4. Making things clear

E-retailers want to generate lots of clicks to get more shoppers to their sites, no doubt. “So I get more clicks,” says Brian Elliott, CEO of Alibris Inc., “but search today is less about clicks and more about what happens next.”

Elliott has been concerned about ensuring shoppers who reach through paid search know exactly who the retailer is and how it operates.

“You don’t have just one front door, you have doors all around the web experience. Because of paid search a lot of traffic comes into the site a lot deeper in our user experience,” Elliott says. “If a shopper’s first experience with you is not your home page but a product page, you have to think about web site layout and easily communicate to shoppers what you are about.”

Alibris is a marketplace for sellers, not a stand-alone retailer. There are thousands of sellers, many of whom offer the same products. A shopper who hits an web page from paid search may be presented with the same product from five sellers. This can cause confusion for a shopper unfamiliar with Alibris.

So the seller of books, music and video created a graphic that succinctly explains Alibris. After A/B testing showed pages with the graphic lead to more conversions, it now places the graphic on its paid search landing pages.

“If you think we’re a typical retailer, seeing multiple listings of the same product without explanation won’t make sense,” Elliott says. “Now searchers see our graphic, and it clearly shows just what kind of marketplace we are.”

5. Kicking the tires

Tests make people nervous. From grade school through adulthood, most people get at least a few shivers when confronted by a test. But one search marketing firm says its retail marketer clients are getting more comfortable with tests.

“In the past, clients have been reluctant to test keywords and ad copy because they’ve been afraid their paid search results will suffer as they are going through the testing,” says Bavaro of “Today they’ve become very focused on driving improvement and growth through testing because with paid search prices continuing to increase they know they no longer can afford bad clicks.”

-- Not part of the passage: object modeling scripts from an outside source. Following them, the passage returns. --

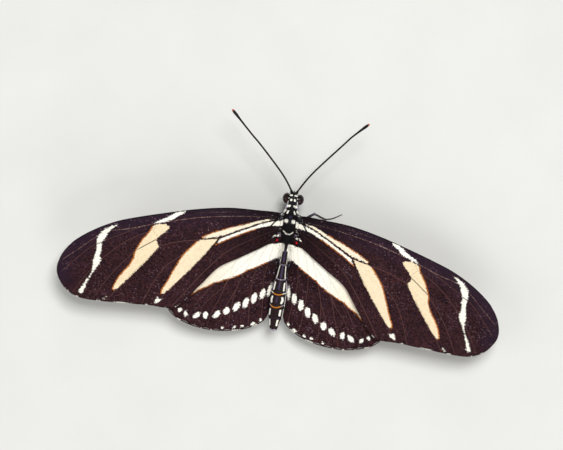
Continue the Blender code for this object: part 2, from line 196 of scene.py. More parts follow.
def inset(outline: np.ndarray, depth: np.ndarray | float) -> np.ndarray:
    """Draw a closed outline further in.

    Args:
        outline: The corners of the outline, in order.
        depth: How far each corner moves in.

    Returns:
        The corners of the inner outline.
    """
    step = np.roll(outline, -1, axis=0) - np.roll(outline, 1, axis=0)
    across = np.column_stack([-step[:, 1], step[:, 0]]) / np.linalg.norm(step, axis=1)[:, None]
    turn = np.sum(outline[:, 0] * np.roll(outline[:, 1], -1) - np.roll(outline[:, 0], -1) * outline[:, 1])
    return outline + across * np.sign(turn) * np.reshape(depth, (-1, 1))


# Shared modelling


def take(item: bpy.types.Object) -> None:
    """Make one object the only selected and the active one.

    Args:
        item: The object.
    """
    bpy.ops.object.select_all(action="DESELECT")
    item.select_set(True)
    bpy.context.view_layer.objects.active = item


@contextmanager
def editing(item: bpy.types.Object) -> Iterator[None]:
    """Work on one object in edit mode with all of its mesh selected.

    Args:
        item: The object.

    Returns:
        A context that goes back to object mode at its end.
    """
    take(item)
    bpy.ops.object.mode_set(mode="EDIT")
    bpy.ops.mesh.select_all(action="SELECT")
    yield
    bpy.ops.object.mode_set(mode="OBJECT")


def named(name: str) -> bpy.types.Object:
    """Name the object that an operator has just made, and its data.

    Args:
        name: The new name.

    Returns:
        The object.
    """
    item = bpy.context.view_layer.objects.active
    item.name = item.data.name = name
    return item


def start_from(name: str, operator: Callable[..., Any], **settings: Any) -> bpy.types.Object:
    """Start a piece from a primitive, a light or a camera.

    Args:
        name: The new object's name.
        operator: The operator that adds it.
        settings: The operator's settings.

    Returns:
        The new object.
    """
    bpy.ops.object.select_all(action="DESELECT")
    operator(**settings)
    return named(name)


def start_ball(name: str, segments: int, rings: int) -> tuple[bpy.types.Object, np.ndarray]:
    """Start a piece from a sphere of radius one, and give its vertices too.

    Args:
        name: The piece's name.
        segments: How many faces lie round the sphere.
        rings: How many lie from pole to pole.

    Returns:
        The object and the places of its vertices, one row each.
    """
    item = start_from(name, bpy.ops.mesh.primitive_uv_sphere_add, segments=segments, ring_count=rings,
                      radius=1.0)
    return item, vertex_places(item)


def place_data(name: str, data: bpy.types.ID) -> bpy.types.Object:
    """Put a mesh or curve into the scene as the active object.

    Args:
        name: The object's name.
        data: Its mesh or curve.

    Returns:
        The new object.
    """
    item = bpy.data.objects.new(name, data)
    bpy.context.scene.collection.objects.link(item)
    take(item)
    return item


def join(name: str, items: list[bpy.types.Object]) -> bpy.types.Object:
    """Join meshes into one object of the given name.

    Args:
        name: The joined object's name.
        items: The meshes.

    Returns:
        The joined object.
    """
    take(items[0])
    for item in items:
        item.select_set(True)
    if len(items) > 1:
        bpy.ops.object.join()
    return named(name)


def vertex_places(item: bpy.types.Object) -> np.ndarray:
    """Read the places of an object's vertices in metres, one row each.

    Args:
        item: The object.

    Returns:
        The places.
    """
    places = np.empty(len(item.data.vertices) * 3)
    item.data.vertices.foreach_get("co", places)
    return places.reshape(-1, 3)


def hinge_places(item: bpy.types.Object) -> np.ndarray:
    """Read the places of an object's vertices in the hinge frame, in millimetres."""
    return vertex_places(item) / MM - HINGE


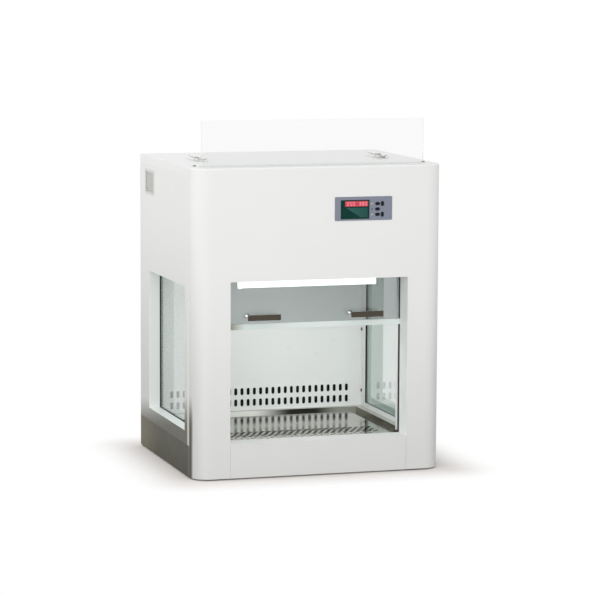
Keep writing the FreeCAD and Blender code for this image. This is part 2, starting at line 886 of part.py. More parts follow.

It’s all about bringing in “qualified users,” Bavaro says, because if searchers click on ads that are not relevant to them, they don’t buy, and return on investment suffers.’s clients have been pushing in new directions with testing, going beyond trying variations on written copy to measuring shoppers’ responses to special offers.

“Retailers have stretched testing into shipping values, promotions, special pricing,” Bavaro says. “Retailers have begun to think hard about what differentiates them from the competition. It’s become no different than trying to cut through the ad clutter on TV at 8 p.m. Paid search is not this ‘set it and forget it’ strategy; clients are becoming more sophisticated.”

6. Borrowing a brand

Paid search text ads can look very similar, so retailers need to make sure the copy in their ads is tantalizing and clearly differentiates them from competitors. But there’s also a way to include a graphical component with text ads that some retailers and search marketing firms say can boost clicks and conversion.

If a retailer using Google’s AdWords program implements Google Checkout for payment, Google will place, upon a retailer’s request, a tiny version of the Google Checkout logo with its paid search text ads.

“Google Checkout is phenomenally good for paid search,” says William Leake, founder and CEO of Apogee Search, of early tests. “There are so many paid search ads that look and read the same. So how do you stand out among the clutter? The Google Checkout icon pulls shoppers’ eyes in.”

Leake adds that smaller retailers can “borrow” Google’s brand appeal and trust to give shoppers more faith in an e-retailer with which they are unfamiliar.

“Consumers have a goofily high trust in Google-mainstream America has great adulation for the brand,” Leake says. “A Google icon is like a Good Housekeeping Seal of Approval.”

Luggage Online is implementing Google Checkout specifically because it hopes the icon with its text ads will improve click-through and conversion rates from paid search.

“It doesn’t cost much, if anything, to add Google Checkout because of the credits they give when used in tandem with their AdWords program,” Jacobsen says. Google gives retailers $1 in AdWords credit for every $10 processed through Google Checkout. “So if it will improve the performance of our ads, it will be well worth it.”

7. Going brandless

Generally speaking, brand keywords perform better in paid search than non-brand, generic terms, many e-retailers and search marketing firms say. So why use generic terms?

New York & Company’s Wong puts faith in non-brand keywords because she feels they are part of the consumer research process that ultimately will lead a consumer to the fashion e-retailer’s site to make a purchase.

“Non-brand terms are at the beginning of the sales cycle in paid search and generate awareness for you,” she says. When New York & Company runs a non-brand paid search ad for white chino pants, for example, shoppers doing research see ads from the retailer and other merchants and learn about brands, prices, sales and other factors, she adds. Many then will search using brand keywords as they get deeper into their research, having determined the brand in which they’re most interested after the initial research phase using broader keywords.